TITLE:
Cameroonian Urban Floodwater Retaliations on Human Activity and Infrastructural Developments in Channel Flood Ways of Kumba
AUTHORS:
Zephania N. Fogwe, Emilia Ngum Asue
KEYWORDS:
Garbage, Floods, Kumba, Population, Stream Channel
JOURNAL NAME:
Current Urban Studies,
Vol.4 No.1,
March
28,
2016
ABSTRACT: In Cameroonian cities, floods from solid pollutant barriers constitute environmental hazards of
new distinct dimension, nature and characteristics. This study examines geographical settings
provoking floods in cities and the way it affects the population. It suggests appropriate policy mitigation
options. Primary and secondary data collected through fieldwork and documentary
sources were treated. Findings show that national and local rules and legislation are weakly applied
exposing urban natural floodway to varied forms of human colonisation activities.
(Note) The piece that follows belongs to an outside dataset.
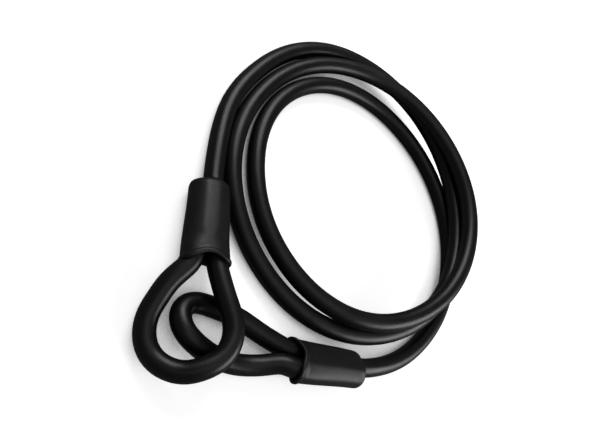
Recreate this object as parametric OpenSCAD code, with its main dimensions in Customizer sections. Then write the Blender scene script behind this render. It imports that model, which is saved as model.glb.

These
urban stream flood ways that ought to be downstream water evacuation role players reversed into
inhabited neighbourhoods of diverted water. Human activities and infrastructural urban inputs
that unconsciously imposed directional dictates unto urban stream flow have become self-made
victims of wicked egocentrism over urban stream channels. As nature is permanently in a state of
dynamic re-equilibration the urban stream waters have in retaliation taught its trouble givers a
disproportionately unequal negative response in enormous fatalities for the humans who dare to
resist its floods and abandonment for those who have been repeatedly humbled by its floods. The
response from this no man’s land of aborted human conquest requires comprehensive and multidimensional
environmental management in stream-bordered urban built.